FeliciaFXX: could I just give them hand jobs instead?
WankusPD: lol, nope…Picture 10 Skeeter Kerkoves
FeliciaFXX: oh shit…sounds like an episode of Oz
WankusPD: Waiting on an answer
FeliciaFXX: to save my lady’s life, I’d have to say — uh, no…Sorry FiFi
WankusPD: ROFL…Damn….I see a headline…lol
FeliciaFXX: TIM CASE REFUSES SODOMY TO SAVE FELICIA FOX
WankusPD: Exactly
WankusPD: Do you wash your hands after you pee?
FeliciaFXX: not always…I do when I’m in a restaurant
WankusPD: after a Shit?
FeliciaFXX: yes
FeliciaFXX: I feel like I’m in health class
WankusPD: Have you noticed that Felicia is a hand washer as well?
FeliciaFXX: Felicia is very much a hand washer
WankusPD: Does she have any habits or lack of grooming that disgusts you?

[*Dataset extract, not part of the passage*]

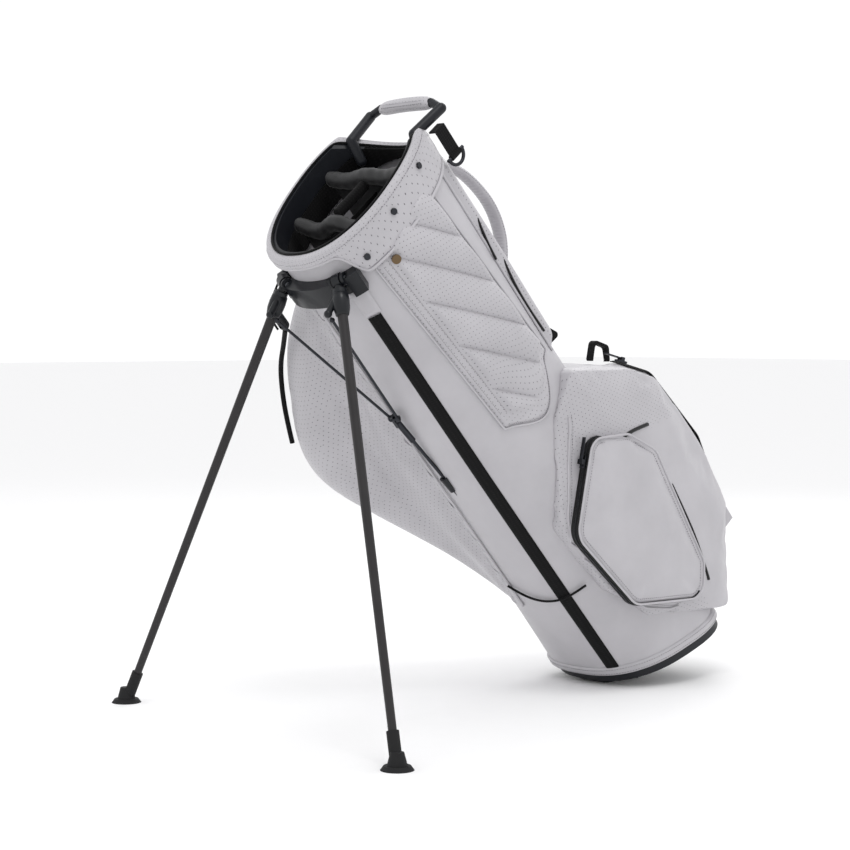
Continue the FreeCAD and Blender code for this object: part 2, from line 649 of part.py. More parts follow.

FeliciaFXX: dude, we’ve been together for 8 years, and the only thing that she does that disgusts me is when she farts in bed and pulls the covers over my head…well, that and when she picks her nose in the car and wipes it on my arm
WankusPD: ROFL… Ok, that’s fucked up…remind me never to ask for a ride
FeliciaFXX: you can sit in the back seat…LOL
WankusPD: Great, sit where she flicked the left overs…lol Basically, that’s it Mr. Case. Thank you for spending the time and we’ll chat with you soon!